Data
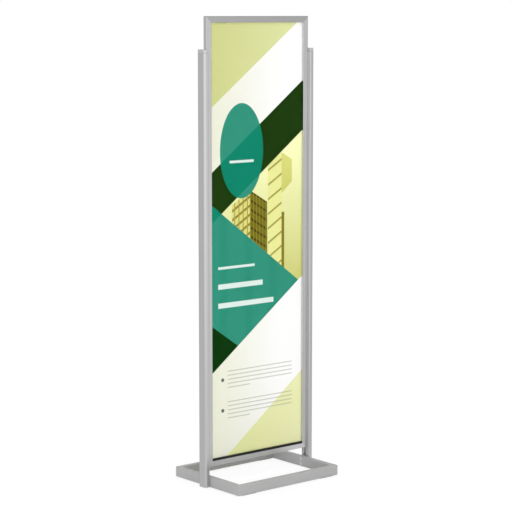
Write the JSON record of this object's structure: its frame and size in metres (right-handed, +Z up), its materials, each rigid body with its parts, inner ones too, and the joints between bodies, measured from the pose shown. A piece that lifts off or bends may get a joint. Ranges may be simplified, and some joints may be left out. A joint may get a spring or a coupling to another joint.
{
  "type": "poster sign stand",
  "caption": "Free-standing double-sided poster stand: a tall slim aluminium slide-in frame between two posts on a flat ring-shaped foot, loaded from above.",
  "frame": {"origin": "on the floor, at the middle of the foot's footprint", "axes": "+Z up, +X along the frame's width, -Y out of the front poster"},
  "size_m": [0.49, 0.35, 1.6],
  "materials": {
    "foot_coating": "satin light grey powder coat",
    "post_aluminium": "silver anodised, satin, fine drawn lines along the bar",
    "frame_aluminium": "silver anodised, satin, fine drawn lines along the bar",
    "post_cap": "satin silver lacquer over a fine moulded texture",
    "foot_plug": "fine moulded texture",
    "hole_plug": "fine moulded texture",
    "zinc_steel": "bright zinc plated",
    "cast_zinc": "die-cast zinc alloy, as cast",
    "edge_bead": "matte black extrusion",
    "floor_pad": "matte",
    "cover": "clear, low-glare",
    "front_poster": null,
    "rear_poster": null,
    "backing_panel": "off-white foamed board"
  },
  "bodies": {
    "stand": {"foot_ring": "foot_coating", "front_left_floor_pad": "floor_pad", "front_right_floor_pad": "floor_pad", "rear_left_floor_pad": "floor_pad", "rear_right_floor_pad": "floor_pad", "left_post": "post_aluminium", "left_post_cap": "post_cap", "left_post_foot_plug": "foot_plug", "left_foot_nut_bar": "zinc_steel", "left_foot_bolt_lower": "zinc_steel", "left_hole_plug_lower": "hole_plug", "left_foot_bolt_upper": "zinc_steel", "left_hole_plug_upper": "hole_plug", "left_stile": "frame_aluminium", "left_frame_screw_lower": "zinc_steel", "left_frame_nut_lower": "zinc_steel", "left_frame_screw_middle": "zinc_steel", "left_frame_nut_middle": "zinc_steel", "left_frame_screw_upper": "zinc_steel", "left_frame_nut_upper": "zinc_steel", "right_post": "post_aluminium", "right_post_cap": "post_cap", "right_post_foot_plug": "foot_plug", "right_foot_nut_bar": "zinc_steel", "right_foot_bolt_lower": "zinc_steel", "right_hole_plug_lower": "hole_plug", "right_foot_bolt_upper": "zinc_steel", "right_hole_plug_upper": "hole_plug", "right_stile": "frame_aluminium", "right_frame_screw_lower": "zinc_steel", "right_frame_nut_lower": "zinc_steel", "right_frame_screw_middle": "zinc_steel", "right_frame_nut_middle": "zinc_steel", "right_frame_screw_upper": "zinc_steel", "right_frame_nut_upper": "zinc_steel", "top_rail": "frame_aluminium", "bottom_rail": "frame_aluminium", "bottom_left_corner_key": "cast_zinc", "top_left_front_corner_plate": "zinc_steel", "top_left_rear_corner_plate": "zinc_steel", "bottom_right_corner_key": "cast_zinc", "top_right_front_corner_plate": "zinc_steel", "top_right_rear_corner_plate": "zinc_steel", "front_edge_bead": "edge_bead", "rear_edge_bead": "edge_bead"},
    "backing_panel_sheet": {"backing_panel": "backing_panel"},
    "front_poster_sheet": {"front_poster": "front_poster"},
    "rear_poster_sheet": {"rear_poster": "rear_poster"},
    "front_cover_sheet": {"front_cover": "cover"},
    "rear_cover_sheet": {"rear_cover": "cover"}
  },
  "joints": [
    {"name": "backing_panel_slide", "type": "slide", "parent": "stand", "child": "backing_panel_sheet", "axis": [0, 0, 1], "range_m": [0, 1.52]},
    {"name": "front_poster_slide", "type": "slide", "parent": "stand", "child": "front_poster_sheet", "axis": [0, 0, 1], "range_m": [0, 1.52]},
    {"name": "rear_poster_slide", "type": "slide", "parent": "stand", "child": "rear_poster_sheet", "axis": [0, 0, 1], "range_m": [0, 1.52]},
    {"name": "front_cover_slide", "type": "slide", "parent": "stand", "child": "front_cover_sheet", "axis": [0, 0, 1], "range_m": [0, 1.52]},
    {"name": "rear_cover_slide", "type": "slide", "parent": "stand", "child": "rear_cover_sheet", "axis": [0, 0, 1], "range_m": [0, 1.52]}
  ]
}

Exercise goal
Copy out the whole listing exactly; please set it all down.

Expected output
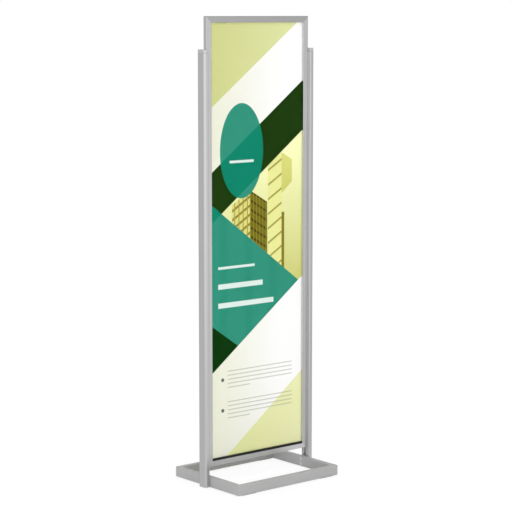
Write the JSON record of this object's structure: its frame and size in metres (right-handed, +Z up), its materials, each rigid body with its parts, inner ones too, and the joints between bodies, measured from the pose shown. A piece that lifts off or bends may get a joint. Ranges may be simplified, and some joints may be left out. A joint may get a spring or a coupling to another joint.
{
  "type": "poster sign stand",
  "caption": "Free-standing double-sided poster stand: a tall slim aluminium slide-in frame between two posts on a flat ring-shaped foot, loaded from above.",
  "frame": {"origin": "on the floor, at the middle of the foot's footprint", "axes": "+Z up, +X along the frame's width, -Y out of the front poster"},
  "size_m": [0.49, 0.35, 1.6],
  "materials": {
    "foot_coating": "satin light grey powder coat",
    "post_aluminium": "silver anodised, satin, fine drawn lines along the bar",
    "frame_aluminium": "silver anodised, satin, fine drawn lines along the bar",
    "post_cap": "satin silver lacquer over a fine moulded texture",
    "foot_plug": "fine moulded texture",
    "hole_plug": "fine moulded texture",
    "zinc_steel": "bright zinc plated",
    "cast_zinc": "die-cast zinc alloy, as cast",
    "edge_bead": "matte black extrusion",
    "floor_pad": "matte",
    "cover": "clear, low-glare",
    "front_poster": null,
    "rear_poster": null,
    "backing_panel": "off-white foamed board"
  },
  "bodies": {
    "stand": {"foot_ring": "foot_coating", "front_left_floor_pad": "floor_pad", "front_right_floor_pad": "floor_pad", "rear_left_floor_pad": "floor_pad", "rear_right_floor_pad": "floor_pad", "left_post": "post_aluminium", "left_post_cap": "post_cap", "left_post_foot_plug": "foot_plug", "left_foot_nut_bar": "zinc_steel", "left_foot_bolt_lower": "zinc_steel", "left_hole_plug_lower": "hole_plug", "left_foot_bolt_upper": "zinc_steel", "left_hole_plug_upper": "hole_plug", "left_stile": "frame_aluminium", "left_frame_screw_lower": "zinc_steel", "left_frame_nut_lower": "zinc_steel", "left_frame_screw_middle": "zinc_steel", "left_frame_nut_middle": "zinc_steel", "left_frame_screw_upper": "zinc_steel", "left_frame_nut_upper": "zinc_steel", "right_post": "post_aluminium", "right_post_cap": "post_cap", "right_post_foot_plug": "foot_plug", "right_foot_nut_bar": "zinc_steel", "right_foot_bolt_lower": "zinc_steel", "right_hole_plug_lower": "hole_plug", "right_foot_bolt_upper": "zinc_steel", "right_hole_plug_upper": "hole_plug", "right_stile": "frame_aluminium", "right_frame_screw_lower": "zinc_steel", "right_frame_nut_lower": "zinc_steel", "right_frame_screw_middle": "zinc_steel", "right_frame_nut_middle": "zinc_steel", "right_frame_screw_upper": "zinc_steel", "right_frame_nut_upper": "zinc_steel", "top_rail": "frame_aluminium", "bottom_rail": "frame_aluminium", "bottom_left_corner_key": "cast_zinc", "top_left_front_corner_plate": "zinc_steel", "top_left_rear_corner_plate": "zinc_steel", "bottom_right_corner_key": "cast_zinc", "top_right_front_corner_plate": "zinc_steel", "top_right_rear_corner_plate": "zinc_steel", "front_edge_bead": "edge_bead", "rear_edge_bead": "edge_bead"},
    "backing_panel_sheet": {"backing_panel": "backing_panel"},
    "front_poster_sheet": {"front_poster": "front_poster"},
    "rear_poster_sheet": {"rear_poster": "rear_poster"},
    "front_cover_sheet": {"front_cover": "cover"},
    "rear_cover_sheet": {"rear_cover": "cover"}
  },
  "joints": [
    {"name": "backing_panel_slide", "type": "slide", "parent": "stand", "child": "backing_panel_sheet", "axis": [0, 0, 1], "range_m": [0, 1.52]},
    {"name": "front_poster_slide", "type": "slide", "parent": "stand", "child": "front_poster_sheet", "axis": [0, 0, 1], "range_m": [0, 1.52]},
    {"name": "rear_poster_slide", "type": "slide", "parent": "stand", "child": "rear_poster_sheet", "axis": [0, 0, 1], "range_m": [0, 1.52]},
    {"name": "front_cover_slide", "type": "slide", "parent": "stand", "child": "front_cover_sheet", "axis": [0, 0, 1], "range_m": [0, 1.52]},
    {"name": "rear_cover_slide", "type": "slide", "parent": "stand", "child": "rear_cover_sheet", "axis": [0, 0, 1], "range_m": [0, 1.52]}
  ]
}